Di warung dekat rumahnya, obrolan ibu-ibu makin ramai. Ada yang mengeluh soal sistem domisili yang membuat anaknya harus sekolah jauh dari rumah. Ada juga yang kecewa karena merasa sekolah di sekitar rumah kurang layak. Semua merasa bingung, takut anaknya kalah bersaing jika tidak bisa masuk sekolah “unggulan”.
Padahal, dalam Islam, pendidikan adalah hak setiap warga, tanpa pengecualian. Rasulullah Saw. mengajarkan bahwa menuntut ilmu adalah kewajiban bagi setiap Muslim. Pada masa peradaban Islam, negara menyediakan pendidikan gratis dan bermutu bagi semua, tanpa melihat latar belakang. Tidak ada sekolah unggulan atau sekolah rakyat. Semua anak berhak atas fasilitas dan guru terbaik di manapun mereka tinggal.

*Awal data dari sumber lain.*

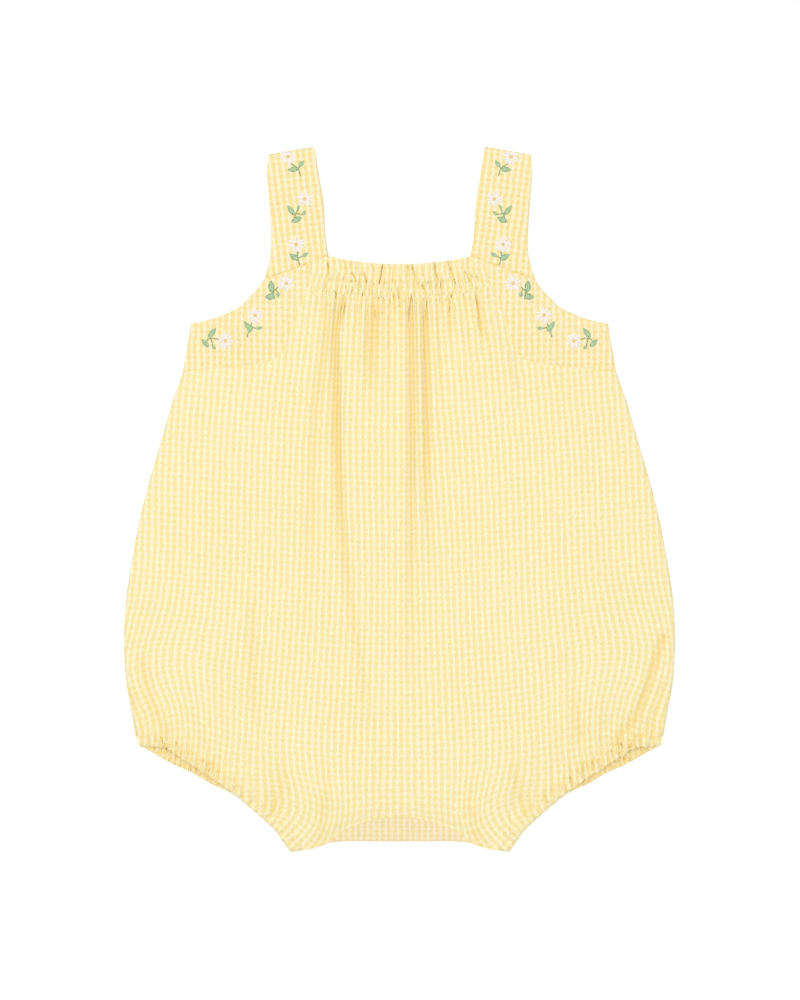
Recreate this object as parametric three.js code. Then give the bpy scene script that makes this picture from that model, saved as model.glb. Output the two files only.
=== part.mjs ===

Bu Rina teringat kisah di masa Rasulullah Saw., saat para sahabat belajar di serambi Masjid Nabawi. Siapa pun boleh datang, belajar, dan mengembangkan diri. Tidak ada istilah “sekolah favorit” karena semua tempat belajar dijamin negara. Bahkan di masa Amirul Mukminin Umar bin Khattab, guru-guru digaji negara sangat besar dan dikirim ke berbagai pelosok demi menyebarkan ilmu secara merata.
Andai saja sistem ini diterapkan hari ini, Bu Rina tidak perlu cemas. Ia tak perlu takut Dimas ketinggalan atau tak diterima di sekolah favorit, karena semua sekolah sudah unggul. Tak ada jual beli kursi, tak ada titipan pejabat, tak ada jalur khusus yang merugikan rakyat kecil.
Bu Rina menatap wajah Dimas yang pulang dari masjid dengan ceria. Harapannya sederhana, ingin melihat anaknya belajar di sekolah yang layak, tanpa harus menggadaikan harga diri atau terlibat dalam praktik curang. Ia percaya, perubahan besar butuh waktu. Ia pun yakin, selama semua pihak mau memperbaiki niat dan sistem, masa depan pendidikan bisa lebih cerah.